* Work instructions
Return exactly and only these lines: the first of the listing through the one containing "OVERRUN = 0.02".
· · · · · · ·
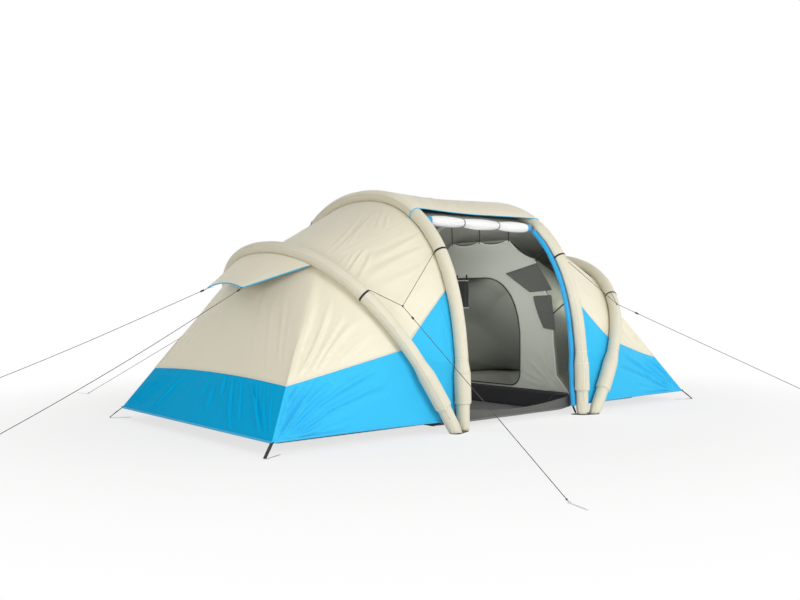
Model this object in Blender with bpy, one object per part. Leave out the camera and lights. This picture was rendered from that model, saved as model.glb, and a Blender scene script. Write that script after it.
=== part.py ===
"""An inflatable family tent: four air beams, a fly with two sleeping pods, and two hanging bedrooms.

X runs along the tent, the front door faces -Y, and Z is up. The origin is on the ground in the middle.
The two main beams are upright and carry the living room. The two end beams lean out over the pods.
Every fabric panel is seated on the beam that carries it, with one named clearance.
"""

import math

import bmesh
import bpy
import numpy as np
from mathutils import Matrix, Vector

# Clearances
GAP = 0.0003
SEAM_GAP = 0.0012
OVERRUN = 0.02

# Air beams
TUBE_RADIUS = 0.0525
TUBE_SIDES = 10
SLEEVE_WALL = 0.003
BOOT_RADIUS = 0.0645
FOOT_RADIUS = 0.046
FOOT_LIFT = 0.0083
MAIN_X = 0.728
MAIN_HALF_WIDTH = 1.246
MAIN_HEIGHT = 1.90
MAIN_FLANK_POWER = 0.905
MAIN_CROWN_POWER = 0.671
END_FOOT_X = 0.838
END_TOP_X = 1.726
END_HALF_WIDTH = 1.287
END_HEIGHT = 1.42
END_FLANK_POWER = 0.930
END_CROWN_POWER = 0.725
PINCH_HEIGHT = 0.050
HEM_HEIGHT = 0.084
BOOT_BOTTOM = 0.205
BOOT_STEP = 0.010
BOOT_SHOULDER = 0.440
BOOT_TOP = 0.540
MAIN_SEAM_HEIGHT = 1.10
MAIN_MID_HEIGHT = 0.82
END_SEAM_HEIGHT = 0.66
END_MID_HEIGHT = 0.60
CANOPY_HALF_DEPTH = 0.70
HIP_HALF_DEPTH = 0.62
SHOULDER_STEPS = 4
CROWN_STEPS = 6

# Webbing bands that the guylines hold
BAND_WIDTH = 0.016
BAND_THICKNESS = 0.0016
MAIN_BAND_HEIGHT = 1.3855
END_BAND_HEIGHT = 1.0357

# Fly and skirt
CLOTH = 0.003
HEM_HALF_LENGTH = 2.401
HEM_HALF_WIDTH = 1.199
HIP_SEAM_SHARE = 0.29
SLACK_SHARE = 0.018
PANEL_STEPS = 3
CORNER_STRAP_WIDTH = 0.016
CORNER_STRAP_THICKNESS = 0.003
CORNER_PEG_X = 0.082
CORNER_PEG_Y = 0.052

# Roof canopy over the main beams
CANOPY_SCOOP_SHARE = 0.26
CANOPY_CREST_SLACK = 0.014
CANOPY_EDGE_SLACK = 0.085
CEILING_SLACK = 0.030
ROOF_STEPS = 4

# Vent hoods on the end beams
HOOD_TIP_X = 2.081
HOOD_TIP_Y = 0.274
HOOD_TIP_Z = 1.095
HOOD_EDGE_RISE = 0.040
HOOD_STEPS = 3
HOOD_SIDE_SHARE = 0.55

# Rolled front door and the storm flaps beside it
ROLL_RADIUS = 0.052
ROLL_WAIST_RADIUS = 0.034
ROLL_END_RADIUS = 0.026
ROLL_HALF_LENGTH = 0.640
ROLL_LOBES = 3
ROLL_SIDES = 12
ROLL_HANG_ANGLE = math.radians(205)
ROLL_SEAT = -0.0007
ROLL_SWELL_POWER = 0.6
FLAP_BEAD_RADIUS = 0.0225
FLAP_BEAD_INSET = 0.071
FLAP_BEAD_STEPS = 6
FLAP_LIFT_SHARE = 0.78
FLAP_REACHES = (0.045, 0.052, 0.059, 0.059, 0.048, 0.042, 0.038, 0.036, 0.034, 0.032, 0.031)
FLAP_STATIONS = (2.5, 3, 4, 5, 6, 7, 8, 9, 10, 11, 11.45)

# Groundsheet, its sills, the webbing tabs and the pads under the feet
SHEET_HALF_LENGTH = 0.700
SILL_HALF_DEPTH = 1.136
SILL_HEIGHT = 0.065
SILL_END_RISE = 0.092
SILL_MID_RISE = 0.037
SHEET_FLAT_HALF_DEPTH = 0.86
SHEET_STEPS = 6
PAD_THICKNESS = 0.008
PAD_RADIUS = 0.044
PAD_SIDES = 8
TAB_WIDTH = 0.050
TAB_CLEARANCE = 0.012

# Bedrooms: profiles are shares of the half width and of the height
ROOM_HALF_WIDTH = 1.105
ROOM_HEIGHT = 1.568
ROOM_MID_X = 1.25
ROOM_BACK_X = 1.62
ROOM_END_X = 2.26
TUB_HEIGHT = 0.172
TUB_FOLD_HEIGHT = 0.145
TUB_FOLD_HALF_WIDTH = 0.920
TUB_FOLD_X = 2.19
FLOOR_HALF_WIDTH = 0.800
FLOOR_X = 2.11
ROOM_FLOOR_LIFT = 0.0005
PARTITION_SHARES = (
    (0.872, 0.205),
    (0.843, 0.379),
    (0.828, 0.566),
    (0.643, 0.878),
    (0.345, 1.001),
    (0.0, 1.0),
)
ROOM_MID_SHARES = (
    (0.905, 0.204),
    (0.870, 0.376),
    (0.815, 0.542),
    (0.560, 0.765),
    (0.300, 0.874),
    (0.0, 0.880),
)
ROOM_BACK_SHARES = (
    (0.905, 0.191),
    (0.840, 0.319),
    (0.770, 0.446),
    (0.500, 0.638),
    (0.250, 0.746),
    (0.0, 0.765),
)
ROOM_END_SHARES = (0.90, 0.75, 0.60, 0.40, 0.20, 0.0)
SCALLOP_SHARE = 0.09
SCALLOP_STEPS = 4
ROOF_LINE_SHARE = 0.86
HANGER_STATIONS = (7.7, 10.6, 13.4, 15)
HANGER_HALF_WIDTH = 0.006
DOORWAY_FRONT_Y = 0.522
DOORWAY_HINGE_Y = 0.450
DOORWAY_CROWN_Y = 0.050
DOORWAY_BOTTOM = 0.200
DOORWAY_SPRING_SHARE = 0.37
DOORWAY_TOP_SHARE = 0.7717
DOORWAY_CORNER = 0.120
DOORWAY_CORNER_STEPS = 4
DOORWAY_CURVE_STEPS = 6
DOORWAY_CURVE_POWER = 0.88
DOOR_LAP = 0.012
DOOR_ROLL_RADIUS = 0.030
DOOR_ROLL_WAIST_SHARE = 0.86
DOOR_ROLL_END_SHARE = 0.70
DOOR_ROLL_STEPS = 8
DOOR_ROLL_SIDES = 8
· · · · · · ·
* Task output
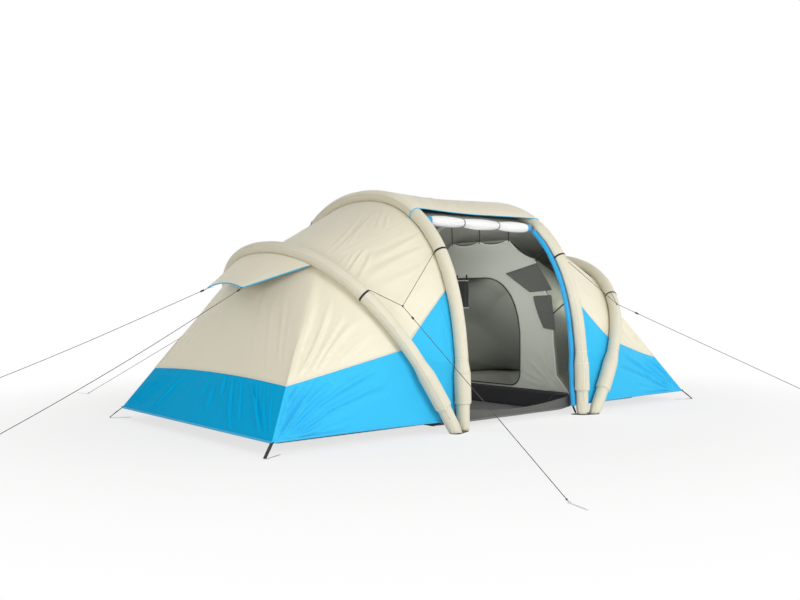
Model this object in Blender with bpy, one object per part. Leave out the camera and lights. This picture was rendered from that model, saved as model.glb, and a Blender scene script. Write that script after it.
=== part.py ===
"""An inflatable family tent: four air beams, a fly with two sleeping pods, and two hanging bedrooms.

X runs along the tent, the front door faces -Y, and Z is up. The origin is on the ground in the middle.
The two main beams are upright and carry the living room. The two end beams lean out over the pods.
Every fabric panel is seated on the beam that carries it, with one named clearance.
"""

import math

import bmesh
import bpy
import numpy as np
from mathutils import Matrix, Vector

# Clearances
GAP = 0.0003
SEAM_GAP = 0.0012
OVERRUN = 0.02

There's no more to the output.